Friday 27 February 2015

The Luminous Mind


Luminous, bhikkhus, is this mind, but it is defiled by visiting defilements.” (AN 1:49)

Luminous, bhikkhus, is this mind, and it is freed from visiting defilements.” (AN 1:50)


These two related suttas and their terse and almost cryptic description of the mind have fascinated, intrigued, and confounded many teachers and students of Buddha-Dhamma for a long time. The Commentary identified this luminous mind with the bhavaṅga-citta, the life-continuum consciousness. But, probably because of the suttas' laconic, cryptic, riddle-like, and almost poetic description of the mind, many have simply refused to accept the Commentary’s assertion that this luminous mind is something as simple, unimaginative, and uninspiring as the unassuming bhavaṅga-citta. After all, bhavaṅga-citta is often associated with the state of mind when one is asleep. So how can it be described as luminous? And so many have worked to come up with what they think or feel would be a more satisfying and inspiring explanation as to what this luminous mind is.
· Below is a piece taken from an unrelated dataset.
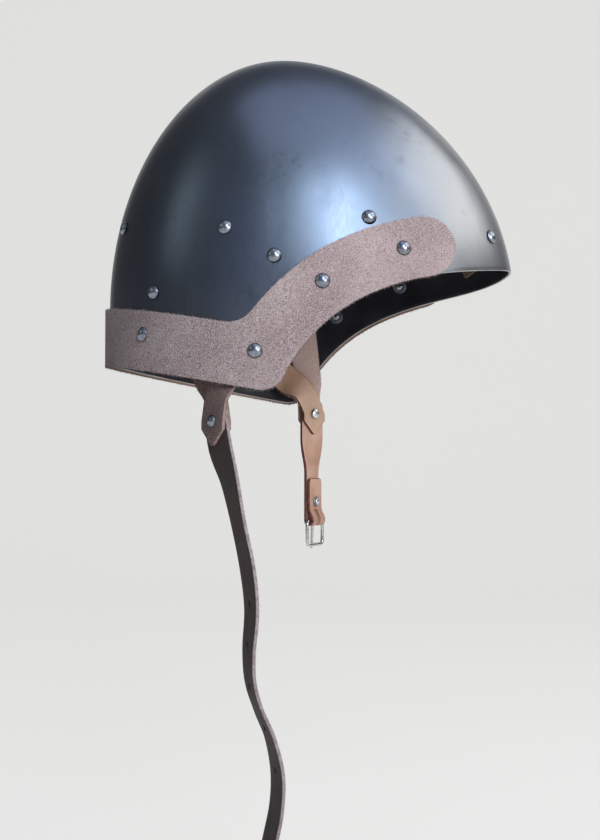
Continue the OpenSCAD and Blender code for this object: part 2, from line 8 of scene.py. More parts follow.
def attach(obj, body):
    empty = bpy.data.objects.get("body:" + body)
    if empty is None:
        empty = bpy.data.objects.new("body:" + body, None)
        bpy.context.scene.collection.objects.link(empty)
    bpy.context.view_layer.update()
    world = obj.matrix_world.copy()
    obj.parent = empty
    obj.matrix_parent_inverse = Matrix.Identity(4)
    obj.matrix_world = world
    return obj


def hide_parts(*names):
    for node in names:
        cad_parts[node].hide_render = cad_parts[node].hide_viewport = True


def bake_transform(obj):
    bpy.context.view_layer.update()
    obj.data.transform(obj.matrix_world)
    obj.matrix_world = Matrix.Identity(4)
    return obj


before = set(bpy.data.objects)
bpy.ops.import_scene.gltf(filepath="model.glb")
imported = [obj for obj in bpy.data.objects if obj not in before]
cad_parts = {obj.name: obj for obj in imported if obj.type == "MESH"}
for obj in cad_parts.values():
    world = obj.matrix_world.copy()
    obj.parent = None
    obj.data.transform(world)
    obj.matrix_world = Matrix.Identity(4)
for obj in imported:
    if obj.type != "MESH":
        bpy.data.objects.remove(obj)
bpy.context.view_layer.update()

mm = 0.001
right, left = -1, 1

# the skull's form, in millimetres: lengths from the crown's axis, drops below the crown
skull = {
    "frontReach": 156, "rearReach": 116, "halfWidth": 103, "domeHeight": 170, "steel": 1.6,
    "frontRise": 1.73, "rearRise": 1.96, "sideRise": 1.72, "frontPlan": 2.15, "rearPlan": 1.9,
    "crownZ": 28.9, "browDrop": 145, "templeDrop": 158, "templeX": 88, "cheekX": 11, "cheekDrop": 228.5,
    "napeDrop": 207, "faceSweep": 37.5, "templeLift": 10.5, "cheekRound": 13, "cheekLean": 4, "cheekBack": 16,
    "around": 288, "down": 84, "degreeRun": 2.6, "searchLow": 20, "searchHigh": 60, "halvings": 40, "bevel": 0.35,
}


def level(drop):
    return skull["crownZ"] - drop


def mix(a, b, f):
    return a + (b - a) * f


def smooth(f):
    f = max(0.0, min(1.0, f))
    return f * f * (3 - 2 * f)


def shrink(z, grow, power):
    rise = max(0.0, min(1.0, (z - level(skull["domeHeight"])) / (skull["domeHeight"] + grow)))
    return (1 - rise * rise) ** (1 / power)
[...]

To begin with, some take the expression āgantukehi upakkilesehi (which we rendered “visiting defilements”) literally to mean that these defilements are adventitious to the mind, something coming from the outside, an alien, a stranger that are not intrinsic to the nature of the mind and are therefore not an integral part of the mind. They are something which the mind can do without, and which can be put away by means of the practice of Dhamma, leaving the mind in an unadulterated luminous form. While we agree that the practice of the Dhamma can help to restrain the defilements and purify the mind from them, but to say that these defilements, when they arise in the mind, are not intrinsic to the nature of the mind and do not form an integral part of the mind, ignores the fact that the mind or consciousness (citta) always arise with their associated mental-factors (cetasikas) as an integral and inseparable part of every moment of conscious experience. And the defilements are some of these mental-factors that may arise in conjunction with consciousness.

For any particular moment of conscious experience, the consciousness present and mental-factors that arise in association with it are determined by the particular conditions surrounding that moment of experience. So if the conditions present (both external conditions, e.g. the object, the people present, the environment, etc., and internal conditions, e.g. perception of the object, presence or absence of mindfulness, one’s general mood, etc.) are conducive to bringing about wholesome response to the object arising in that moment, then wholesome consciousness associated with beautiful (sobhaṇa) mental-factors arise. On the other hand if they are conducive to arousing unwholesome response, then unwholesome consciousness associated with unwholesome mental-factors – the defilements – arise. Regardless of the response, the consciousness and mental-factors, beautiful or unwholesome, that arise as a result of those conditions, are all integral to that experience in that moment. For they each plays a part in contributing to the overall experience of the object in that moment. It also cannot be said that for dhammas (natural phenomena or realities, including consciousness and their associated mental-factors) involved in one moment of experience of an object, dhammas that are brought about by the same set of conditions, some are integral to that experience while others are not-integral. If one is integral the others must also necessarily be integral. If one is not integral then the others must also necessarily be not integral. Otherwise it would be like saying that for children born of the same parent, some of these children are integral to the family while others are not. Therefore both consciousness and its associated mental-factors, being brought about by the same set of conditions in one moment of experience, must necessarily be integral to the experience in that moment.


In truth defilements do not come into the mind from outside. Nor are they a stranger or alien to the mind – they are something very familiar to the mind of a puthujjana (an ordinary worldling). Rather the defilements are latent (anusaya) in the stream of mental continuity (i.e. the stream of consciousness with their associated mental-factors, arising and passing away together in moment after moment of sense-experience in a continuous flow), existing as a tendency or potential which, when suitable conditions are present, will seize upon that opportunity and cause the defilements to appear concretely in the mind.